It's pretty much a given that the serious research that was done on this issue has this result:
In 1993, the New England Journal of Medicine (NEJM) published an article by Arthur Kellerman and colleagues, “Gun ownership as a risk factor for homicide in the home,” which presented the results of research funded by the Centers for Disease Control and Prevention (CDC). The study found that keeping a gun in the home was strongly and independently associated with an increased risk of homicide. The article concluded that rather than confer protection, guns kept in the home are associated with an increase in the risk of homicide by a family member or intimate acquaintance. Kellerman was affiliated at the time with the department of internal medicine at the University of Tennessee. He went on to positions at Emory University, and he currently holds the Paul O’Neill Alcoa Chair in Policy Analysis at the RAND Corporation.OK, that was probably too complicated for most of the gun nuts reading this, but the summary is that a peer-reviewed study was published that contradicted the belief that guns are good for self-defence. Immediately after, the gun lobby made sure no further studies like this would be published.

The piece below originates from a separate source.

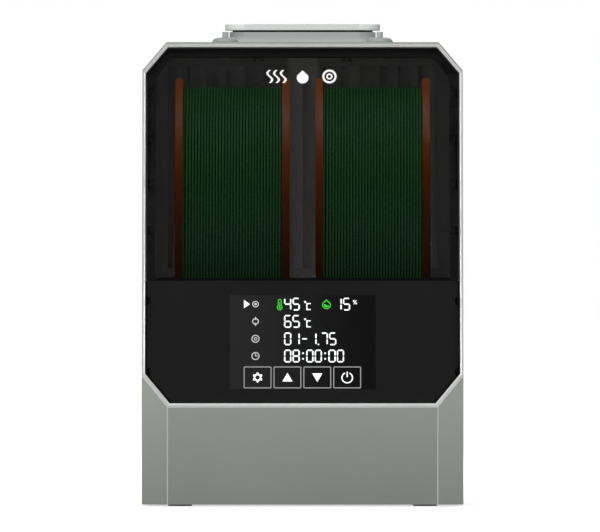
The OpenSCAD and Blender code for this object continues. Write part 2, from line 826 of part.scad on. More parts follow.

The 1993 NEJM article received considerable media attention, and the National Rifle Association (NRA) responded by campaigning for the elimination of the center that had funded the study, the CDC’s National Center for Injury Prevention. The center itself survived, but Congress included language in the 1996 Omnibus Consolidated Appropriations Bill (PDF, 2.4MB) for Fiscal Year 1997 that “none of the funds made available for injury prevention and control at the Centers for Disease Control and Prevention may be used to advocate or promote gun control.” Referred to as the Dickey amendment after its author, former U.S. House Representative Jay Dickey (R-AR), this language did not explicitly ban research on gun violence. However, Congress also took $2.6 million from the CDC’s budget — the amount the CDC had invested in firearm injury research the previous year — and earmarked the funds for prevention of traumatic brain injury. Dr. Kellerman stated in a December 2012 article in the Journal of the American Medical Association, “Precisely what was or was not permitted under the clause was unclear. But no federal employee was willing to risk his or her career or the agency's funding to find out. Extramural support for firearm injury prevention research quickly dried up.”
Prob is that Scientific American is publishing articles with headlines like:
More Guns Do Not Stop More Crimes, Evidence Shows
Data Confirm Semiautomatic Rifles Linked to More Deaths, Injuries
But what do you expect when you have an item that causes death or serious bodily injury when used correctly? It's a tool for killing if you want to go down that silly argument.Anyway, even the Truth About Guns has shown that the guns protect us thing is a lie, but they won't admit it.
Then we get to the revisionist bullshit of the Second Amendment. Hey, you don't need to go beyond the Constitution's text to see that that Amendment relates to the militia and the common defence.
So, sorry, but the facts are in and they are "anti-gun". You don't have a right to have a deadly weapon unless you are using it for the common defence. Live with it.